Leila Janah found success with Samasource, but she knew there were other ways to help people. In 2013, she founded Samaschool, which provided additional digital training and connections to jobs found on the internet. The goal was to move people out of poverty by putting their skills to use. Some of the courses the school provided include freelancing and digital literacy. Samaschool would close in 2020, but the core of the program continues on as the Leila Janah Foundation.
Janah wouldn’t let her efforts rest there. She would go on to co-found LXMI in 2015. The luxury skincare company focuses on organic products and ethical, fair trade. Janah got the idea as she looked for ways to provide better economic opportunities for women in Uganda. She saw that a botanical called Nilotica, which grows near the Nile River, held a lot of potential for use in skincare products. With that idea, she created a company that would utilize the skills of local women to develop high-quality products while giving impoverished people a chance to succeed and grow. LXMI initially employed women in the Nile Valley but has since expanded into South Africa, Kenya, and Suriname.
Awards and Accomplishments
Over the years, Leila Janah received numerous awards for her humanitarian efforts. Her fight to end poverty drew recognition from organizations and charities across the world. Here are just a few of the many awards and accomplishments she achieved in the span of fewer than two decades:
- TED Fellow
- Club de Madrid Young Leadership Award
- Fortune: Most Promising Entrepreneurs
- Heinz Award (the youngest person ever to win it)
- Director of CARE USA
- Visiting Scholar for Stanford Program on Global Justice
- Visiting Scholar for Australian National University’s Center for Applied Philosophy and Public Ethics
- Founding Director of Incentives for Global Health
- Young Global Leader of the World Economic Forum
- 2012 TechFellow
- Secretary’s Innovation Award for the Empowerment of Women and Girls
Leila Janah met Tassilo Festetics through mutual friends back in 2017, and the two would later marry. They traveled the world, going to far-flung locations like Brazil, Indonesia, and Mexico. Tassilo brought a daughter, Mia (from a previous relationship), to the marriage. As a family, they shared adventures and exploration, seeking to experience the world’s beauty.
A Lasting Legacy
Leila Janah passed away on January 24, 2020, after suffering from complications from epithelioid sarcoma, a rare form of cancer. She was first diagnosed in the spring of 2019 but continued to bring hope to people worldwide. Janah even worked closely with Research to the People, a biomedical research initiative, which looked at ways to develop new treatments for other rare cancers. She leaves behind not only a loving family but a legacy of outreach, service, and leadership. As she once described, “True leadership isn’t about having an idea. It’s about having an idea and recruiting other people to execute on this vision.” Those closest to her continue to follow through on her vision to provide opportunities to those who need it the most.
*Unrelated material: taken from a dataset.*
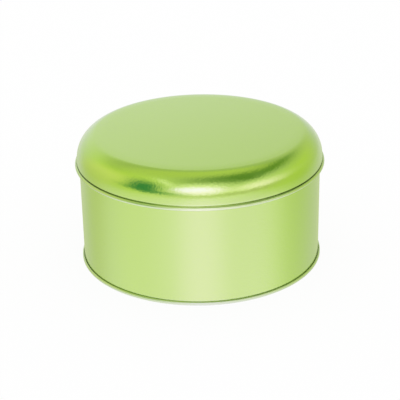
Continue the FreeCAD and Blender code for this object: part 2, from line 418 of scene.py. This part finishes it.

# %% [markdown]
# ## Finish: clear green lacquer over bright tinplate
#
# Tinplate is steel with a skin of tin, rolled bright.  Over it lies a stoved lacquer, clear and
# dyed green: light goes in through the dye, off the metal and out again, so the metal's reflection
# is green, while the lacquer's own skin adds a thin white one that grows towards the outline.  In
# the shader the first is a metal with a green base colour, and the second is its coat.
#
# What gives it life is small: the lacquer's fine orange peel, which breaks up the borders of
# reflections, a slow waviness of thin sheet, a thinner, paler and duller coat where the sheet is
# folded tight, painted light at the front of the crease, bead and foot groove, painted shade in
# the creases and grooves, and a darker line along the lock seam.  An image could carry all this,
# but noise on the piece's own coordinates and the values kept with its points need no unwrapping
# and have no seams.

# %% Helpers for colours and nodes
def linear(hex_colour):
    """An sRGB hex colour as linear red, green, blue and 1: straight below 0.04, a 2.4 power above."""
    channels = np.array([int(hex_colour[i : i + 2], 16) / 255 for i in (1, 3, 5)])
    low = channels / 12.92
    high = ((channels + 0.055) / 1.055) ** 2.4
    return (*np.where(channels <= 0.04045, low, high).tolist(), 1.0)


def node(tree, kind, inputs=(), out=0, **settings):
    """Adds a node and returns one of its outputs.

    settings go on the node.  inputs says what goes into its sockets, each by number or name: a
    value, or another node's output, which is linked.
    """
    made = tree.nodes.new(kind)
    for setting, value in settings.items():
        setattr(made, setting, value)

    def find(sockets, key):
        if isinstance(key, int):
            return sockets[key]
        return next(socket for socket in sockets if socket.name == key and socket.enabled)

    for key, value in dict(inputs).items():
        if isinstance(value, bpy.types.NodeSocket):
            tree.links.new(value, find(made.inputs, key))
        else:
            find(made.inputs, key).default_value = value
    return find(made.outputs, out) if made.outputs else made


print("middle grey is", round(linear("#808080")[0], 3), "linear")

# %% The lacquered tinplate
GREEN = "#BCD876"  # tinplate through a full coat of the green lacquer
THIN_GREEN = "#C8D8A8"  # the same where it is stretched thin over a tight fold
PAINTED_LIGHT_GREEN = "#DDEEA8"  # painted light: paler at the front of the crease, bead and foot groove, facing the soft box
SHADE = "#708642"  # painted shade in the creases, fading out towards the front; also the lock seam's dark line

GRAIN, GRAIN_HEIGHT = 1.6 * mm, 0.09 * mm  # orange peel; real peel is finer, too fine to show
WAVE, WAVE_HEIGHT = 45 * mm, 0.02 * mm  # slow hollows and swells of thin sheet
SMOOTHEST, ROUGHEST = 0.12, 0.17  # roughness of the bright metal, by the peel's lows and highs
DULLED = 0.25  # how much rougher it is where the lacquer is stretched over a fold


def lacquered_tinplate(name):
    """Metal tinted by the lacquer, under the lacquer's own clear skin, with peel and waviness.

    Every piece carries fold, painted light and painted shade, so all three share this recipe.
    """
    material = bpy.data.materials.new(name)
    material.use_nodes = True
    tree = material.node_tree
    tree.nodes.clear()
    place = node(tree, "ShaderNodeTexCoord", out="Object")
    fold = node(tree, "ShaderNodeAttribute", attribute_name="fold", out="Fac")
    worn = node(tree, "ShaderNodeAttribute", attribute_name="worn", out="Fac")
    crevice = node(tree, "ShaderNodeAttribute", attribute_name="crevice", out="Fac")
    grain = node(tree, "ShaderNodeTexNoise", {"Vector": place, "Scale": 1 / GRAIN, "Detail": 2.0})
    wave = node(tree, "ShaderNodeTexNoise", {"Vector": place, "Scale": 1 / WAVE, "Detail": 1.0})

    colour = {"Factor": fold, "A": linear(GREEN), "B": linear(THIN_GREEN)}
    paled = node(tree, "ShaderNodeMix", colour, data_type="RGBA", out="Result")
    # Painted light: paler green at the front of the crease, bead and foot groove.
    colour = {"Factor": worn, "A": paled, "B": linear(PAINTED_LIGHT_GREEN)}
    front_lightened = node(tree, "ShaderNodeMix", colour, data_type="RGBA", out="Result")
    # Painted shade in the creases and grooves, and the lock seam's dark line.
    colour = {"Factor": crevice, "A": front_lightened, "B": linear(SHADE)}
    shaded = node(tree, "ShaderNodeMix", colour, data_type="RGBA", out="Result")

    noise = {"Value": grain, "From Min": 0.3, "From Max": 0.7}  # nearly all of the noise's range
    span = {**noise, "To Min": SMOOTHEST, "To Max": ROUGHEST}
    peeled = node(tree, "ShaderNodeMapRange", span)
    dulled = {0: fold, 1: DULLED, 2: peeled}
    roughness = node(tree, "ShaderNodeMath", dulled, operation="MULTIPLY_ADD")
    swells = {"Height": wave, "Strength": 1.0, "Distance": WAVE_HEIGHT}
    swell = node(tree, "ShaderNodeBump", swells)
    relief = {"Height": grain, "Normal": swell, "Strength": 1.0, "Distance": GRAIN_HEIGHT}
    surface = {
        "Base Color": shaded,
        "Roughness": roughness,
        "Normal": node(tree, "ShaderNodeBump", relief),
        "Metallic": 1.0,
        "Coat Weight": 1.0,
        "Coat Roughness": 0.08,
        "Coat IOR": 1.5,
    }
    shader = node(tree, "ShaderNodeBsdfPrincipled", surface)
    node(tree, "ShaderNodeOutputMaterial", {"Surface": shader})
    print(f"{name}: green {GREEN}, folds {THIN_GREEN}, peel {GRAIN / mm:.1f} mm")
    return material


lid.data.materials.append(lacquered_tinplate("lacquered_tinplate_lid"))
wall.data.materials.append(lacquered_tinplate("lacquered_tinplate_wall"))
base.data.materials.append(lacquered_tinplate("lacquered_tinplate_end"))

# %% [markdown]
# ## The studio
#
# The tin stands on a white table in a white room.  Bright metal shows whatever is round it, so
# the room's lamps and its dark gaps are laid out with care: a window-like soft box in front, a
# long one to the right, a dark gap to the left and another overhead.  They are drawn in the world
# as soft ovals, each at its own compass angle and height, and only reflections see them.  Real
# area lamps could stand there, but they would light the table unevenly too, and an oval's place
# and brightness are simpler to set.  Seen directly, the room is plain white, and as a light
# it is a plain, even white.

# %% Ovals in the sky
world = bpy.data.worlds.new("white_studio")
world.use_nodes = True
sky = world.node_tree
sky.nodes.clear()
direction = node(sky, "ShaderNodeTexCoord", out="Generated")


def oval(azimuth, height, half_width, half_height, softness, tilt):
    """1 inside an oval of the sky, 0 outside, with an even S across its soft border.

    The centre lies at azimuth, in degrees from the front towards the right, and at height above
    level.  A direction's distance is its angle across and its angle up from the centre, each
    divided by the oval's half size and taken together as the two sides of a right angle.
    """
    a, h, t = (math.radians(v) for v in (azimuth, height, tilt))
    centre = Vector((math.sin(a) * math.cos(h), -math.cos(a) * math.cos(h), math.sin(h)))
    level = Vector((math.cos(a), math.sin(a), 0))
    upward = Vector((-math.sin(a) * math.sin(h), math.cos(a) * math.sin(h), math.cos(h)))
    wide = level * math.cos(t) + upward * math.sin(t)
    tall = upward * math.cos(t) - level * math.sin(t)
    along = {"operation": "DOT_PRODUCT", "out": "Value"}
    inward, sideways, rising = (
        node(sky, "ShaderNodeVectorMath", {0: direction, 1: axis}, **along)
        for axis in (centre, wide, tall)
    )
    across = node(sky, "ShaderNodeMath", {0: sideways, 1: inward}, operation="ARCTAN2")
    up = node(sky, "ShaderNodeMath", {0: rising}, operation="ARCSINE")
    x = node(sky, "ShaderNodeMath", {0: across, 1: math.radians(half_width)}, operation="DIVIDE")
    y = node(sky, "ShaderNodeMath", {0: up, 1: math.radians(half_height)}, operation="DIVIDE")
    offset = node(sky, "ShaderNodeCombineXYZ", {"X": x, "Y": y})
    distance = node(sky, "ShaderNodeVectorMath", {0: offset}, operation="LENGTH", out="Value")
    border = {"Value": distance, "From Min": 1 + softness, "From Max": 1 - softness}
    return node(sky, "ShaderNodeMapRange", border, interpolation_type="SMOOTHSTEP")


print("sky named", world.name)

# %% Brightnesses in the room
# Red, green and blue, where 1 is a white wall.  A lamp has more red and blue than green, because
# the lacquer would otherwise turn it green, and on the real tin a lamp's reflection is nearly white.
LAMP, SOFT_BOX, LONG_BOX = (1.8, 1.4, 3.8), (1.8, 1.4, 2.8), (1.8, 1.4, 2.4)
GLOW, FRAME, PALE = (1.4, 1.2, 2.0), (1.2, 1.2, 1.1), (1.0, 1.0, 0.5)
HAZE, LEAFY, DIM, EDGE = (0.7, 0.8, 0.3), (0.75, 0.9, 0.2), (0.55, 0.65, 0.3), (0.7, 0.7, 0.5)
GAP, DARK = (0.15, 0.3, 0.05), (0.05, 0.3, 0.15)
TABLE_FRONT, TABLE_BACK = (1.25, 1.15, 1.6), (1.3, 1.2, 1.7)
ROOM_FRONT, ROOM_BACK = (1.05, 1.1, 0.8), (0.9, 0.93, 1.06)
SOFT, FIRM = 1.0, 0.6  # how much of an oval is border
print("brightest lamp", max(LAMP), "darkest gap", min(GAP))

# %% The white room as reflections see it
# (name, azimuth, height, half width, half height, softness, tilt, brightness), angles in degrees
ROOM = [
    ("haze overhead", -90, 30, 55, 40, SOFT, -45, LEAFY),
    ("gap overhead", 100, 65, 55, 25, SOFT, -35, GAP),
    ("haze behind, high", -165, 75, 35, 20, FIRM, 0, HAZE),
    ("gap on the left", -57, 25, 15, 20, FIRM, 30, DARK),
    ("foot of the gap on the left", -50, 10, 25, 5, SOFT, 0, DARK),
    ("strip behind, left", -155, 50, 30, 10, SOFT, 0, DIM),
    ("haze on the right", 110, 15, 60, 15, SOFT, 20, HAZE),
    ("top of the soft box in front", 0, 40, 20, 15, FIRM, 0, FRAME),
    ("soft box in front", 0, 25, 20, 15, FIRM, 0, SOFT_BOX),
    ("lamp inside the soft box", -5, 30, 15, 8, FIRM, 0, LAMP),
    ("long box on the right", 75, 15, 30, 10, SOFT, -15, LONG_BOX),
    ("gap over the long box", 60, 55, 10, 10, SOFT, 0, GAP),
    ("dark streak on the right", 110, 50, 20, 5, SOFT, -10, GAP),
    ("far edge of the table", 60, 5, 70, 5, SOFT, 0, EDGE),
    ("bright frame on the left", -40, 50, 15, 3, FIRM, -50, FRAME),
    ("glow on the table", 0, -55, 20, 40, FIRM, 0, GLOW),
    ("table on the right", 100, 0, 30, 30, SOFT, -25, LEAFY),
    ("table on the left", -105, 5, 20, 40, FIRM, -40, PALE),
    ("table behind", 180, -30, 70, 25, SOFT, 0, DIM),
]

parts = node(sky, "ShaderNodeSeparateXYZ", {"Vector": direction}).node.outputs
ahead_to_behind = {"Value": parts["Y"], "From Min": -0.6, "From Max": 0.8}
behind = node(sky, "ShaderNodeMapRange", ahead_to_behind, interpolation_type="SMOOTHSTEP")
below_to_above = {"Value": parts["Z"], "From Min": -0.35, "From Max": 0.1}
above = node(sky, "ShaderNodeMapRange", below_to_above, interpolation_type="SMOOTHSTEP")
room = {}
for name, front, back in (("table", TABLE_FRONT, TABLE_BACK), ("walls", ROOM_FRONT, ROOM_BACK)):
    colours = {"Factor": behind, "A": (*front, 1.0), "B": (*back, 1.0)}
    room[name] = node(sky, "ShaderNodeMix", colours, data_type="RGBA", out="Result")
colours = {"Factor": above, "A": room["table"], "B": room["walls"]}
drawn = node(sky, "ShaderNodeMix", colours, data_type="RGBA", out="Result")
for _, *place, brightness in ROOM:
    colours = {"Factor": oval(*place), "A": drawn, "B": (*brightness, 1.0)}
    drawn = node(sky, "ShaderNodeMix", colours, data_type="RGBA", out="Result")
print(f"{len(ROOM)} ovals in the sky, {len(sky.nodes)} nodes")

# %% White to the eye, the drawn room to reflections, even light to all else
rays = node(sky, "ShaderNodeLightPath").node.outputs
mirrored = {0: rays["Is Glossy Ray"], 1: rays["Is Transmission Ray"]}
in_mirror = node(sky, "ShaderNodeMath", mirrored, operation="MAXIMUM")
colours = {"Factor": in_mirror, "A": (1.0, 1.0, 1.0, 1.0), "B": drawn}
seen = node(sky, "ShaderNodeMix", colours, data_type="RGBA", out="Result")
backdrop = node(sky, "ShaderNodeBackground", {"Color": seen, "Strength": 1.0})
node(sky, "ShaderNodeOutputWorld", {"Surface": backdrop})
bpy.context.scene.world = world
print("world in use:", bpy.context.scene.world.name)

# %% [markdown]
# ## The table
#
# A broad white table.  The eye sees it almost as a plain white, with a little of the tin's soft
# shadow left where the two meet.  Reflections don't see it, because the drawn room below eye level
# already stands for it.

# %% The table
half = 3.0  # metres from the tin to each edge
WHITE_TO_EYE = 0.93  # the rest is the matt table itself, which keeps the shadow
corners = [(-half, -half, 0), (half, -half, 0), (half, half, 0), (-half, half, 0)]
table_mesh = bpy.data.meshes.new("table")
table_mesh.from_pydata(corners, [], [(0, 1, 2, 3)])
table = bpy.data.objects.new("table", table_mesh)
bpy.context.collection.objects.link(table)
table.visible_glossy = False

paper = bpy.data.materials.new("white_table")
paper.use_nodes = True
tree = paper.node_tree
tree.nodes.clear()
matt = node(tree, "ShaderNodeBsdfDiffuse", {"Color": linear("#FAFAFA")})
bright = node(tree, "ShaderNodeEmission", {"Color": (1, 1, 1, 1), "Strength": 1.0})
to_eye = node(tree, "ShaderNodeLightPath", out="Is Camera Ray")
lift = node(tree, "ShaderNodeMath", {0: to_eye, 1: WHITE_TO_EYE}, operation="MULTIPLY")
whitened = node(tree, "ShaderNodeMixShader", {0: lift, 1: matt, 2: bright})
node(tree, "ShaderNodeOutputMaterial", {"Surface": whitened})
table_mesh.materials.append(paper)
print(f"table {2 * half:.0f} m across, {WHITE_TO_EYE:.0%} plain white to the eye")

# %% [markdown]
# ## The camera
#
# A long lens about 0.9 m away, looking down on the tin at about 24 degrees, held a touch askew.
# A long lens keeps the tin's sides nearly upright, as in a catalogue.

# %% The camera
camera_data = bpy.data.cameras.new("camera")
camera_data.lens = 110.9  # lens and sensor in millimetres
camera_data.sensor_width = 36
camera = bpy.data.objects.new("camera", camera_data)
bpy.context.collection.objects.link(camera)
bpy.context.scene.camera = camera
stand = Vector((0, -826.9, 414.4)) * mm
aim = Vector((-0.3, 0, 39.58)) * mm
held_askew = math.radians(-1.12)
looking = (aim - stand).to_track_quat("-Z", "Y")
camera.rotation_mode = "QUATERNION"
camera.rotation_quaternion = looking @ Quaternion((0, 0, 1), held_askew)
camera.location = stand
print(f"camera {(stand - aim).length:.2f} m from its aim, {camera_data.lens} mm lens")

# %% Colours as written
view = bpy.context.scene.view_settings
view.view_transform = "Standard"
print("colours shown by", view.view_transform)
Today’s leaders can follow that example as well as they lead their organizations into the future. Think about what type of legacy you would like to leave the world. How will it impact those around you? What would you need to change in your life to match your ideals? As you seek out your true purpose and guide others, you too will be following in the footsteps of Leila Janah and helping so many other people along the way.